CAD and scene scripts

## start

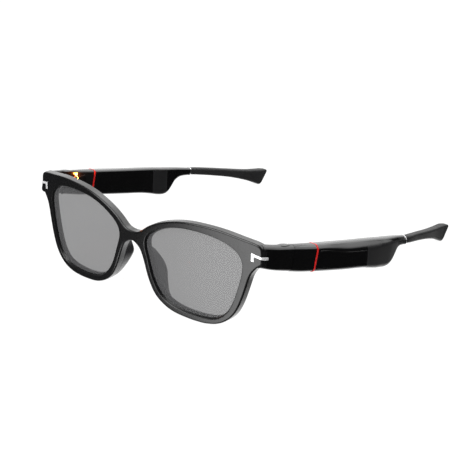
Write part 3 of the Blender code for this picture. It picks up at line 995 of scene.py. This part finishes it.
# ---- the temples -----------------------------------------------------------------------
@dataclass
class Temple:
    """One arm: stub, seal ring, electronics module and tip; the hinge stays as the frame made it.

    Sections give the place along the arm, then its inner side, outer side, bottom and top.
    """

    shop: Workshop
    side: Side
    stub: tuple[Section, ...] = (
        (0.12, 2.1, 6.4, -6.8, 6.0), (7.0, 2.2, 7.3, -7.3, 5.9), (14.88, 2.3, 8.2, -7.45, 5.8),
    )
    stub_room: tuple[Section, ...] = (
        (2.2, 3.2, 5.5, -4.0, 4.5), (8.0, 3.3, 6.3, -5.2, 4.5), (15.5, 3.4, 6.9, -5.4, 4.4),
    )
    module: tuple[Section, ...] = (
        (16.12, 2.3, 8.3, -7.5, 5.8), (28.0, 2.5, 8.8, -7.8, 5.8), (42.0, 2.8, 9.3, -8.0, 5.8),
        (55.0, 2.9, 9.5, -8.1, 5.9), (64.0, 2.9, 9.4, -8.7, 5.9), (72.0, 2.8, 9.0, -9.3, 5.8),
        (78.0, 2.7, 8.6, -9.1, 5.8), (81.3, 2.7, 8.2, -7.6, 5.8), (83.5, 2.7, 7.9, -4.6, 5.8),
        (85.4, 2.7, 7.6, -1.5, 5.8), (88.0, 2.7, 7.4, 0.7, 5.7), (92.9, 2.7, 7.2, 1.35, 5.5),
        (93.05, 2.6, 7.3, 1.25, 5.6), (93.35, 2.57, 7.33, 1.22, 5.63), (93.7, 2.65, 7.25, 1.3, 5.55),
    )
    module_room: tuple[Section, ...] = (
        (15.0, 3.2, 7.2, -4.0, 4.0), (18.5, 3.2, 7.3, -5.2, 4.4), (28.0, 3.2, 7.2, -6.2, 4.6),
        (30.0, 3.7, 6.9, -6.4, 4.6), (58.0, 4.1, 7.2, -6.8, 4.7), (66.0, 4.1, 7.8, -7.5, 4.7),
        (75.0, 4.0, 7.3, -7.9, 4.6), (78.5, 3.9, 6.8, -6.0, 4.5),
    )
    tip: tuple[Section, ...] = (
        (93.9, 2.9, 7.0, 1.6, 5.3), (99.5, 2.0, 6.4, 1.6, 5.5), (111.0, -0.3, 4.0, 1.4, 5.6),
        (124.0, -3.1, 1.4, 0.8, 5.5), (136.0, -6.0, -1.3, -0.7, 5.6), (145.0, -7.8, -2.8, -2.7, 6.2),
    )
    tip_end: tuple[Section, ...] = (
        (145.9, -7.85, -2.85, -2.6, 6.3), (146.8, -7.8, -2.9, -1.9, 6.35), (150.1, -7.5, -3.3, 3.9, 6.2),
        (150.6, -7.2, -3.6, 4.7, 5.8),
    )
    plug_half: tuple[float, float, float, float] = (4.2, 6.1, -2.6, 2.6)
    split: float = 5.7
    seam: float = 0.05
    lead: float = 4.5
    corner: float = 1.5
    light_hole: tuple[Point3, Point3] = ((1.0, 0.82, 3.32), (4.5, 2.38, 4.88))
    pin_hole: Point3 = (2.4, 5.1, -2.1)
    pin_hole_radius: float = 0.3
    bead: tuple[Point2, ...] = (
        (14.92, -0.05), (14.98, 0.06), (15.15, 0.13), (15.5, 0.15), (15.85, 0.13), (16.02, 0.06),
        (16.08, -0.05),
    )
    panel_start: float = 17.6
    panel_end: float = 55.4
    panel_top: float = 4.65
    panel_bottom: float = -5.7
    panel_proud: float = 0.04
    panel_depth: float = 0.8
    panel_gap: float = 0.06
    grille_well: tuple[Point3, Point3] = ((6.55, 64.25, -12), (7.75, 71.75, -6))
    grille_size: Point3 = (1.0, 7.3, 0.3)
    grille_place: Point3 = (7.15, 68.0, -8.75)
    key_well: tuple[Point3, Point3] = ((6.4, 43.2, -12), (8.0, 50.8, -6))
    shell_lines: tuple[Point2, ...] = ((56.2, -0.20),)
    cover_lines: tuple[Point2, ...] = ((62.6, -0.2), (74.2, -0.2))
    core_radius: float = 0.8
    core_bore: float = 0.95
    tip_shrink: Point2 = (-0.28, -0.1)
    # Where the steel collar starts; its bright metal paints the highlight at the module's end.
    collar_start: float = 92.95
    facet_start: float = 20.0
    facet_end: float = 82.0

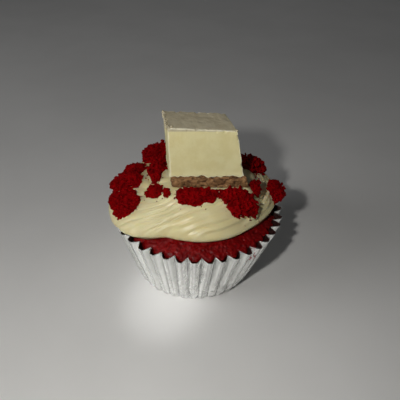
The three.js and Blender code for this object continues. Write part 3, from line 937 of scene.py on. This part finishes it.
# %% [markdown]
# ## The slice of cheesecake
#
# The slice is a block cut from a tray bake with a wet knife: 27 mm wide, 13.5 mm deep and
# 19 mm tall above its base. Its faces are nearly flat, its edges crisp, and it has lost
# small nicks at the top corners. A bevelled cube would be too regular, so a finely
# divided cube is fitted between the four corners of the foot and of the top. Points near
# an edge are drawn onto a small round, and nicks, pits and knife marks follow.

# %% A hand-cut block
SLICE_FRONT = -11.0
SLICE_BACK = 2.5
EDGE_CROWDING = 1.15


def corners_at(level, lean, front_left, front_right, back_right, back_left):
    """Four corners of a block at one height; the left side is higher by twice the lean."""
    return np.array([
        [[front_left, SLICE_FRONT, level + lean], [front_right, SLICE_FRONT, level - lean]],
        [[back_left, SLICE_BACK, level + lean], [back_right, SLICE_BACK, level - lean]],
    ])


def start_block(foot, top, cuts, round_radius):
    """A divided cube between two outlines. Also gives each point's place in the cube."""
    bm = bmesh.new()
    bmesh.ops.create_cube(bm, size=2.0)
    bmesh.ops.subdivide_edges(bm, edges=bm.edges, cuts=cuts, use_grid_fill=True)
    place = points_of(bm)
    place = np.sign(place) * (1.0 - (1.0 - np.abs(place)) ** EDGE_CROWDING)
    width = (foot[:, 1] - foot[:, 0]).mean(axis=0)[0]
    tall = top[..., 2].mean() - foot[..., 2].mean()
    half = np.array([width, SLICE_BACK - SLICE_FRONT, tall]) / 2.0
    flat = place * half
    core = np.clip(flat, round_radius - half, half - round_radius)
    out = flat - core
    reach = np.linalg.norm(out, axis=1, keepdims=True)
    rounded = core + out * np.minimum(1.0, round_radius / np.maximum(reach, 1e-9))
    outward = out / np.maximum(reach, 1e-9)
    share = (rounded / half + 1.0) / 2.0
    u, v, w = share[:, 0:1], share[:, 1:2], share[:, 2:3]

    def level_point(corner):
        front = corner[0, 0] * (1.0 - u) + corner[0, 1] * u
        back = corner[1, 0] * (1.0 - u) + corner[1, 1] * u
        return front * (1.0 - v) + back * v

    shape = level_point(foot) * (1.0 - w) + level_point(top) * w
    return bm, shape, outward, flat, half


def edge_nearness(flat, half, reach):
    """1 on an edge of the block, 0 further from it than reach."""
    close = np.clip(1.0 - (half - np.abs(flat)) / reach, 0.0, 1.0)
    return np.sort(close, axis=1)[:, 1]


print("the slice is", SLICE_BACK - SLICE_FRONT, "mm deep")

# %% Cheesecake shape
JOIN_LEVEL = 51.6
SLICE_TOP = 70.7
SLICE_LEAN = 0.6
PIT_COUNT = 9
PIT_SEED = 41


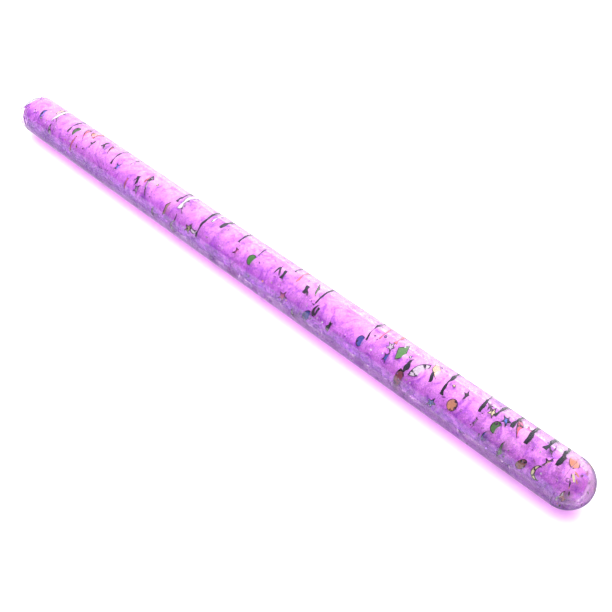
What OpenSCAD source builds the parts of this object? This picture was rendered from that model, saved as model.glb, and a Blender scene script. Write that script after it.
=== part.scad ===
// Liquid glitter wand: a sealed clear tube with two domed caps, filled with coloured liquid,
// an air bubble and loose foil shapes. It lies along X on the plane z = 0, near end at +X.

/* [Shell] */
// Whole length, dome tip to dome tip
wand_l = 317; // [310:1:340]
// Outside diameter of the tube and its caps
wand_d = 19; // [19:0.5:22]
// Wall thickness of the tube and its caps
wall = 1.6; // [1.2:0.1:1.6]
// Length of the stepped joint where each cap is cemented on
lap_l = 2.5; // [1.5:0.5:5]
// Diameter of the plugged filling hole in the far cap
fill_hole_d = 3; // [2:0.5:4]

/* [Filling] */
// Radial gap between the liquid and the wall, so that the filling can swirl
swirl_gap = 0.05; // [0.02:0.01:0.1]
// Diameter of the air bubble
bubble_d = 12; // [8:0.5:13]
// How far the bubble's middle lies from the middle of the far dome
bubble_off = 9.6; // [9:0.2:11]
// Angle of the bubble above the wand's axis
bubble_rise = 50; // [20:5:90]
// Turn of the layout of the foil shapes about the wand's axis
layout_turn = 33; // [0:1:359]

/* [Foil shapes] */
// Thickness of the foil
foil_t = 0.2; // [0.1:0.05:0.3]
// Width of a crescent moon
moon_d = 4.6; // [3.4:0.2:4.8]
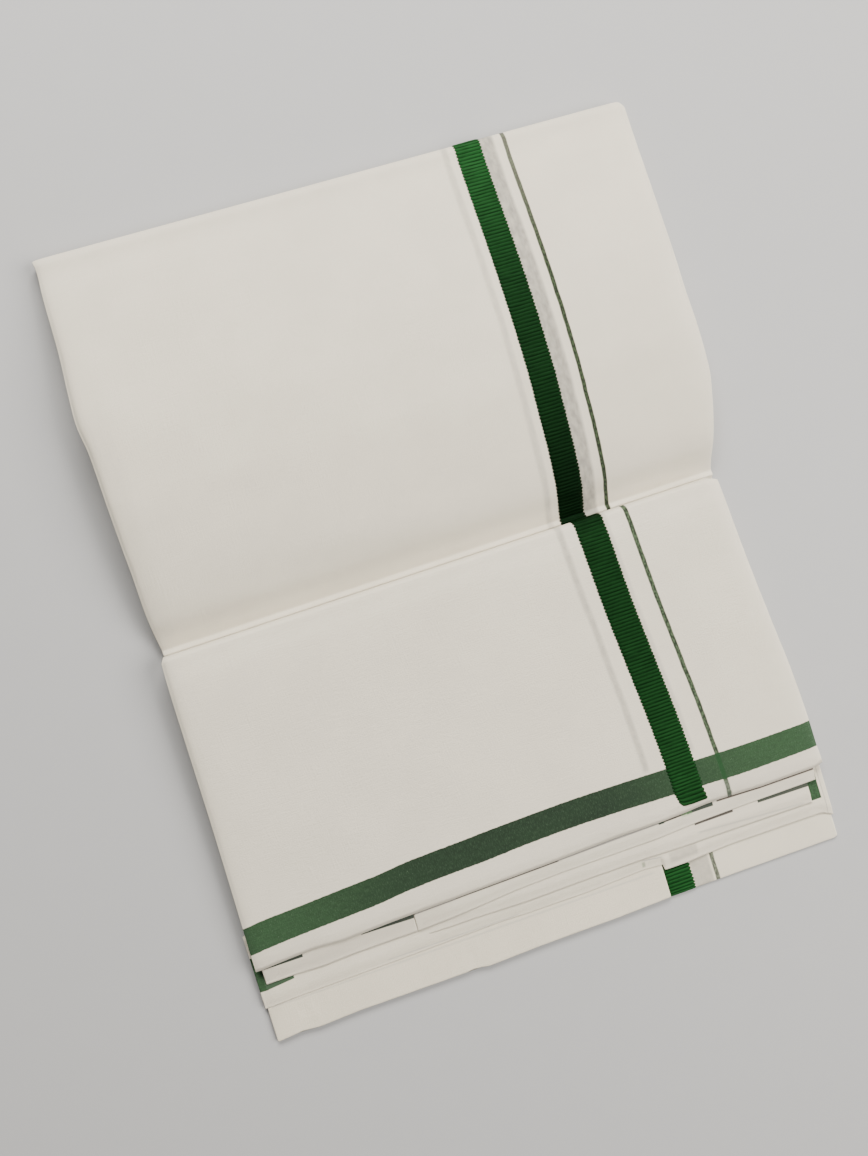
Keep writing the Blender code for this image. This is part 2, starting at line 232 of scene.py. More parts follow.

## end

Written request –
Extract exactly and only the span of lines that begins at the line containing "The three.js and" and ends at the line containing "EDGE_CROWDING = 1.15".

Correct answer –
The three.js and Blender code for this object continues. Write part 3, from line 937 of scene.py on. This part finishes it.
# %% [markdown]
# ## The slice of cheesecake
#
# The slice is a block cut from a tray bake with a wet knife: 27 mm wide, 13.5 mm deep and
# 19 mm tall above its base. Its faces are nearly flat, its edges crisp, and it has lost
# small nicks at the top corners. A bevelled cube would be too regular, so a finely
# divided cube is fitted between the four corners of the foot and of the top. Points near
# an edge are drawn onto a small round, and nicks, pits and knife marks follow.

# %% A hand-cut block
SLICE_FRONT = -11.0
SLICE_BACK = 2.5
EDGE_CROWDING = 1.15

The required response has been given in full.